▶ REQUEST
Repeat the whole listing exactly as written.

▶ RAW DATA

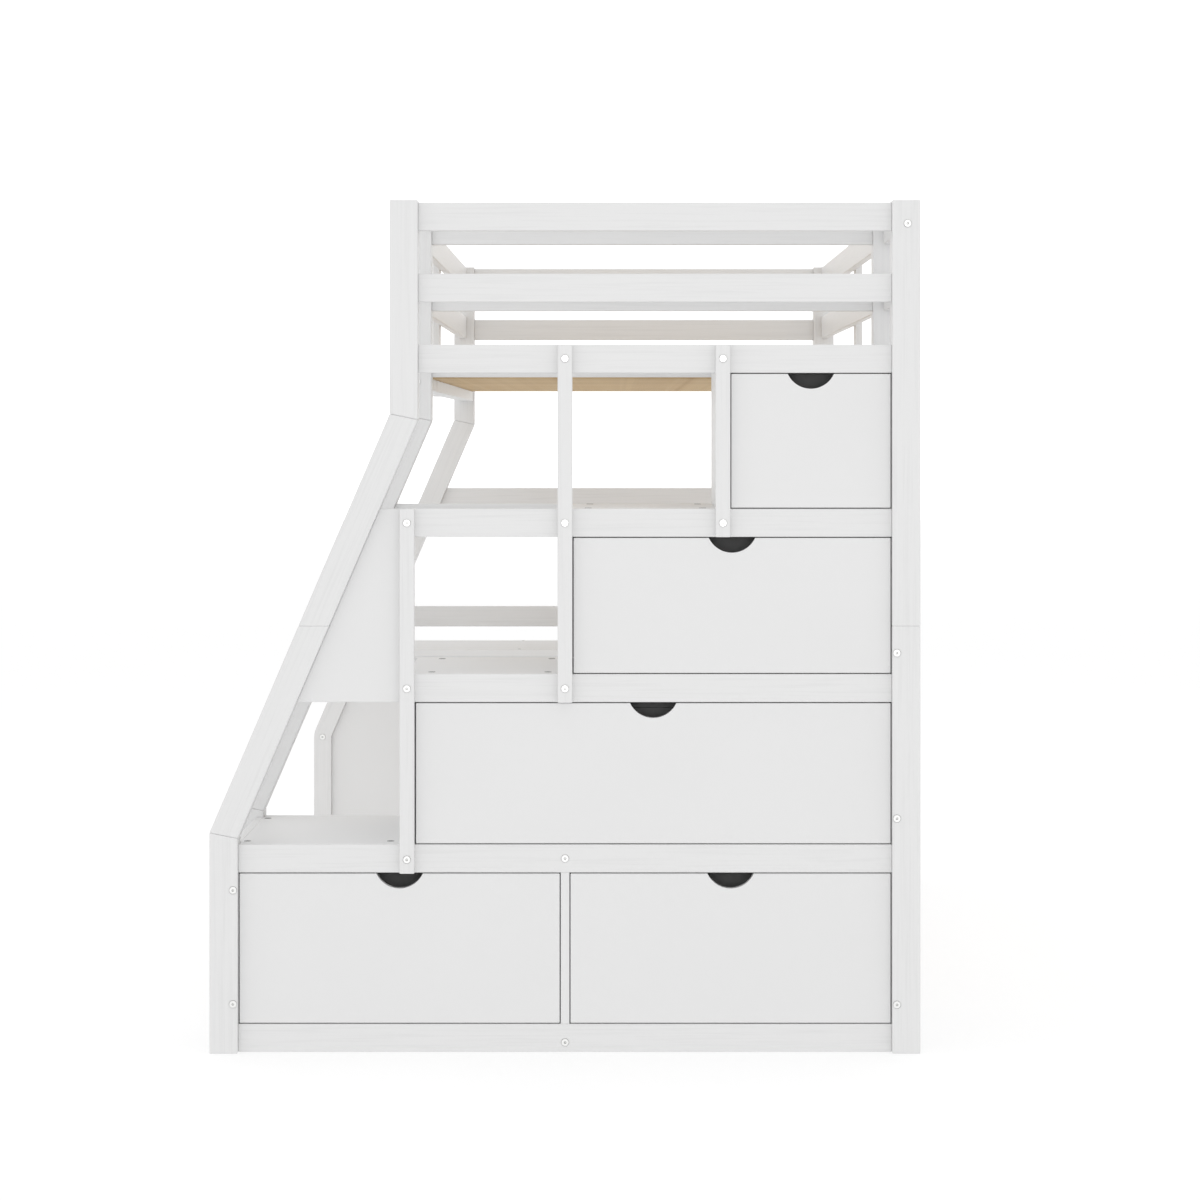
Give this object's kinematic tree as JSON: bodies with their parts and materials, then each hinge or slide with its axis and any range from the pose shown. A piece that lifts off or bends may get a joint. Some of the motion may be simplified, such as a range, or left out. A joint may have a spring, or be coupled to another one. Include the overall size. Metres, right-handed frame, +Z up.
{
  "type": "loft bed",
  "caption": "White wooden loft bed with a drawer staircase across its foot end, slatted deck, guard rails and a low open case at the head end.",
  "frame": {"origin": "on the floor, in the middle of the bed's outer box", "axes": "+Z up, +Y along the bed from the staircase end to the head end, +X across the bed, from the slanted legs to the straight posts"},
  "size_m": [1.4504, 2.5034, 1.739],
  "materials": {
    "white_paint": "satin white paint",
    "drawer_board": "matt white foil on board",
    "pine": "planed bare pine",
    "bolt_steel": "satin nickel"
  },
  "bodies": {
    "root": {"back_panels": "white_paint", "battens": "white_paint", "bolts": "bolt_steel", "case_boards": "white_paint", "case_legs": "white_paint", "case_panel": "white_paint", "case_top_board": "white_paint", "floor_board": "white_paint", "foot_bed_rail": "white_paint", "foot_guard_rails": "white_paint", "foot_leg_lower": "white_paint", "foot_leg_upper": "white_paint", "foot_lower_rails": "white_paint", "foot_post_lower": "white_paint", "foot_post_upper": "white_paint", "frame_pins": "bolt_steel", "guard_panel": "white_paint", "head_bed_rail": "white_paint", "head_guard_rails": "white_paint", "head_leg_lower": "white_paint", "head_leg_upper": "white_paint", "head_lower_rails": "white_paint", "head_post_lower": "white_paint", "head_post_upper": "white_paint", "landing_board": "white_paint", "landing_guard_rails": "white_paint", "ledgers": "white_paint", "left_guard_rails": "white_paint", "left_side_panel": "white_paint", "right_guard_rails": "white_paint", "right_side_panels": "white_paint", "side_battens": "white_paint", "side_rails": "white_paint", "slats": "pine", "stair_bed_rail": "white_paint", "stair_floor_rail": "white_paint", "stair_guard_rails": "white_paint", "stair_leg_lower": "white_paint", "stair_leg_upper": "white_paint", "stair_post_lower": "white_paint", "stair_post_upper": "white_paint", "stair_rail_1": "white_paint", "stair_rail_2": "white_paint", "stair_rail_3": "white_paint", "step_board_1": "white_paint", "step_board_2": "white_paint", "step_board_3": "white_paint", "stretcher": "white_paint", "uprights": "white_paint"},
    "lower_left_drawer": {"lower_left_drawer_front": "white_paint", "lower_left_drawer_box": "drawer_board"},
    "lower_right_drawer": {"lower_right_drawer_front": "white_paint", "lower_right_drawer_box": "drawer_board"},
    "long_drawer": {"long_drawer_front": "white_paint", "long_drawer_box": "drawer_board"},
    "middle_drawer": {"middle_drawer_front": "white_paint", "middle_drawer_box": "drawer_board"},
    "top_drawer": {"top_drawer_front": "white_paint", "top_drawer_box": "drawer_board"}
  },
  "joints": [
    {"name": "lower_left_drawer_slide", "type": "slide", "parent": "root", "child": "lower_left_drawer", "axis": [0, -1, 0], "range_m": [0, 0.32]},
    {"name": "lower_right_drawer_slide", "type": "slide", "parent": "root", "child": "lower_right_drawer", "axis": [0, -1, 0], "range_m": [0, 0.32]},
    {"name": "long_drawer_slide", "type": "slide", "parent": "root", "child": "long_drawer", "axis": [0, -1, 0], "range_m": [0, 0.32]},
    {"name": "middle_drawer_slide", "type": "slide", "parent": "root", "child": "middle_drawer", "axis": [0, -1, 0], "range_m": [0, 0.32]},
    {"name": "top_drawer_slide", "type": "slide", "parent": "root", "child": "top_drawer", "axis": [0, -1, 0], "range_m": [0, 0.32]}
  ]
}
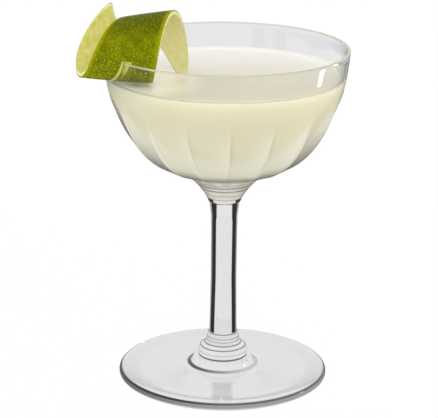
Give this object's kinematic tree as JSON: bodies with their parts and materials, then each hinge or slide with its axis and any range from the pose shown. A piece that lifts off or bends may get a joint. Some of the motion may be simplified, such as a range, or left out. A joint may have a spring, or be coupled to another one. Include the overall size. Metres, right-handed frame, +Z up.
{
  "type": "vodka gimlet in a coupe glass",
  "caption": "Stemmed coupe glass with a pressed-panel bowl, filled with a pale cloudy citrus drink, and a curled twist of lime peel hung on its rim.",
  "frame": {"origin": "centre of the plane that the foot rests on", "axes": "+Z up the stem's axis, -Y the front, the side the curl opens beside, and the lime twist hangs towards -X"},
  "size_m": [0.1047, 0.095, 0.1508],
  "materials": {
    "glass": "clear, polished",
    "drink": "cloudy liquid",
    "lime_peel": "waxy rind"
  },
  "bodies": {
    "root": {"glass": "glass", "drink": "drink", "lime_twist": "lime_peel"}
  },
  "joints": []
}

▶ ANSWER TO THIS TASK
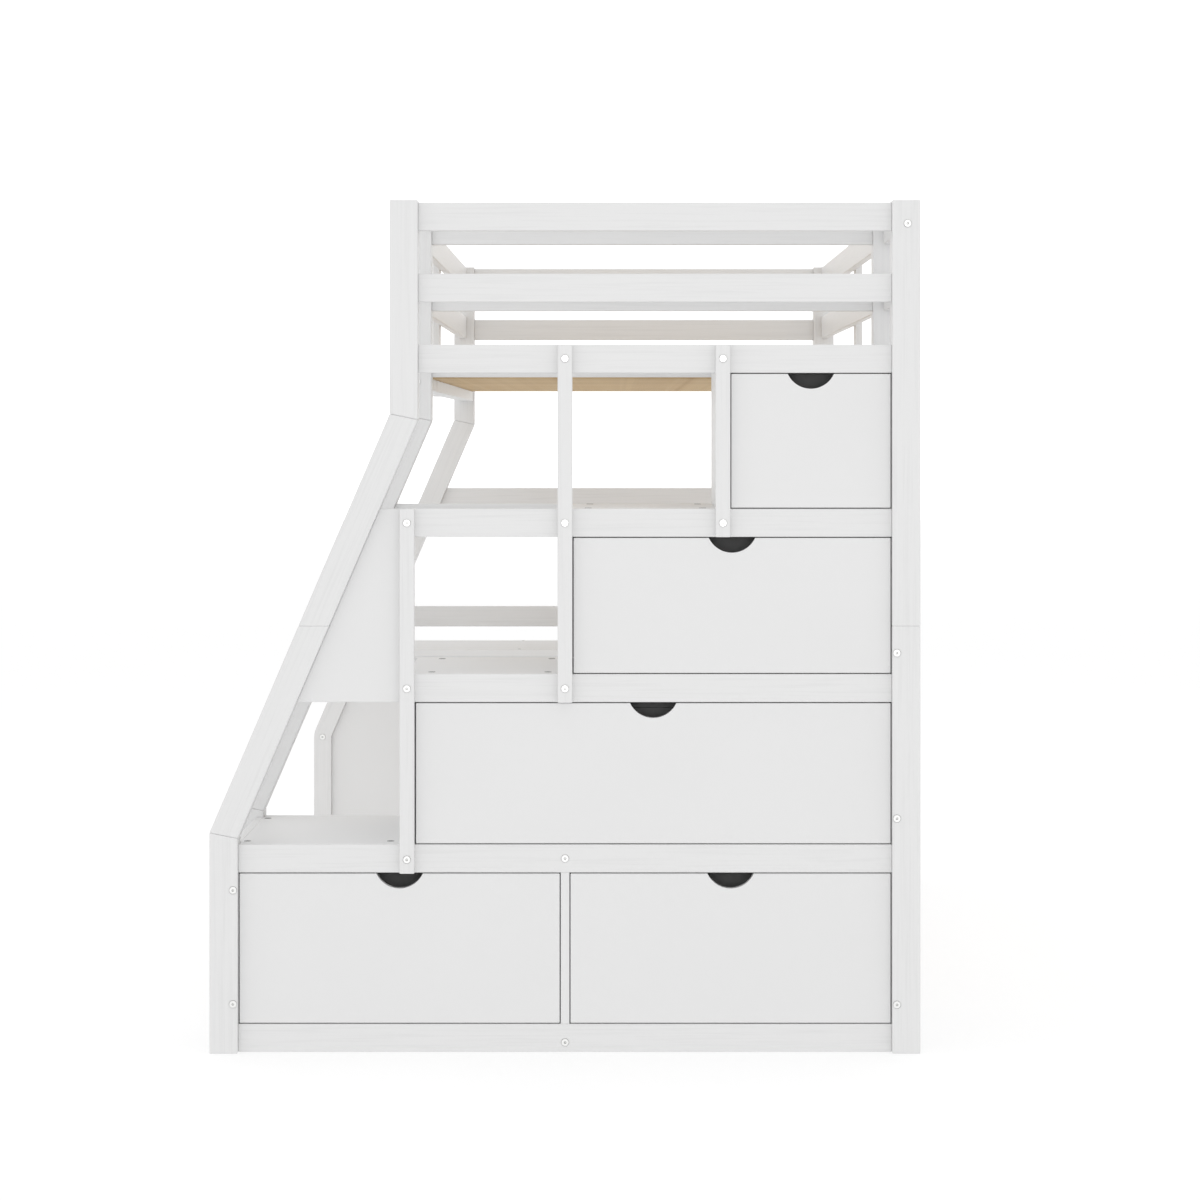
Give this object's kinematic tree as JSON: bodies with their parts and materials, then each hinge or slide with its axis and any range from the pose shown. A piece that lifts off or bends may get a joint. Some of the motion may be simplified, such as a range, or left out. A joint may have a spring, or be coupled to another one. Include the overall size. Metres, right-handed frame, +Z up.
{
  "type": "loft bed",
  "caption": "White wooden loft bed with a drawer staircase across its foot end, slatted deck, guard rails and a low open case at the head end.",
  "frame": {"origin": "on the floor, in the middle of the bed's outer box", "axes": "+Z up, +Y along the bed from the staircase end to the head end, +X across the bed, from the slanted legs to the straight posts"},
  "size_m": [1.4504, 2.5034, 1.739],
  "materials": {
    "white_paint": "satin white paint",
    "drawer_board": "matt white foil on board",
    "pine": "planed bare pine",
    "bolt_steel": "satin nickel"
  },
  "bodies": {
    "root": {"back_panels": "white_paint", "battens": "white_paint", "bolts": "bolt_steel", "case_boards": "white_paint", "case_legs": "white_paint", "case_panel": "white_paint", "case_top_board": "white_paint", "floor_board": "white_paint", "foot_bed_rail": "white_paint", "foot_guard_rails": "white_paint", "foot_leg_lower": "white_paint", "foot_leg_upper": "white_paint", "foot_lower_rails": "white_paint", "foot_post_lower": "white_paint", "foot_post_upper": "white_paint", "frame_pins": "bolt_steel", "guard_panel": "white_paint", "head_bed_rail": "white_paint", "head_guard_rails": "white_paint", "head_leg_lower": "white_paint", "head_leg_upper": "white_paint", "head_lower_rails": "white_paint", "head_post_lower": "white_paint", "head_post_upper": "white_paint", "landing_board": "white_paint", "landing_guard_rails": "white_paint", "ledgers": "white_paint", "left_guard_rails": "white_paint", "left_side_panel": "white_paint", "right_guard_rails": "white_paint", "right_side_panels": "white_paint", "side_battens": "white_paint", "side_rails": "white_paint", "slats": "pine", "stair_bed_rail": "white_paint", "stair_floor_rail": "white_paint", "stair_guard_rails": "white_paint", "stair_leg_lower": "white_paint", "stair_leg_upper": "white_paint", "stair_post_lower": "white_paint", "stair_post_upper": "white_paint", "stair_rail_1": "white_paint", "stair_rail_2": "white_paint", "stair_rail_3": "white_paint", "step_board_1": "white_paint", "step_board_2": "white_paint", "step_board_3": "white_paint", "stretcher": "white_paint", "uprights": "white_paint"},
    "lower_left_drawer": {"lower_left_drawer_front": "white_paint", "lower_left_drawer_box": "drawer_board"},
    "lower_right_drawer": {"lower_right_drawer_front": "white_paint", "lower_right_drawer_box": "drawer_board"},
    "long_drawer": {"long_drawer_front": "white_paint", "long_drawer_box": "drawer_board"},
    "middle_drawer": {"middle_drawer_front": "white_paint", "middle_drawer_box": "drawer_board"},
    "top_drawer": {"top_drawer_front": "white_paint", "top_drawer_box": "drawer_board"}
  },
  "joints": [
    {"name": "lower_left_drawer_slide", "type": "slide", "parent": "root", "child": "lower_left_drawer", "axis": [0, -1, 0], "range_m": [0, 0.32]},
    {"name": "lower_right_drawer_slide", "type": "slide", "parent": "root", "child": "lower_right_drawer", "axis": [0, -1, 0], "range_m": [0, 0.32]},
    {"name": "long_drawer_slide", "type": "slide", "parent": "root", "child": "long_drawer", "axis": [0, -1, 0], "range_m": [0, 0.32]},
    {"name": "middle_drawer_slide", "type": "slide", "parent": "root", "child": "middle_drawer", "axis": [0, -1, 0], "range_m": [0, 0.32]},
    {"name": "top_drawer_slide", "type": "slide", "parent": "root", "child": "top_drawer", "axis": [0, -1, 0], "range_m": [0, 0.32]}
  ]
}
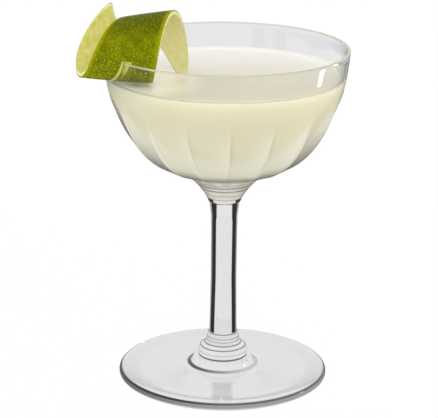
Give this object's kinematic tree as JSON: bodies with their parts and materials, then each hinge or slide with its axis and any range from the pose shown. A piece that lifts off or bends may get a joint. Some of the motion may be simplified, such as a range, or left out. A joint may have a spring, or be coupled to another one. Include the overall size. Metres, right-handed frame, +Z up.
{
  "type": "vodka gimlet in a coupe glass",
  "caption": "Stemmed coupe glass with a pressed-panel bowl, filled with a pale cloudy citrus drink, and a curled twist of lime peel hung on its rim.",
  "frame": {"origin": "centre of the plane that the foot rests on", "axes": "+Z up the stem's axis, -Y the front, the side the curl opens beside, and the lime twist hangs towards -X"},
  "size_m": [0.1047, 0.095, 0.1508],
  "materials": {
    "glass": "clear, polished",
    "drink": "cloudy liquid",
    "lime_peel": "waxy rind"
  },
  "bodies": {
    "root": {"glass": "glass", "drink": "drink", "lime_twist": "lime_peel"}
  },
  "joints": []
}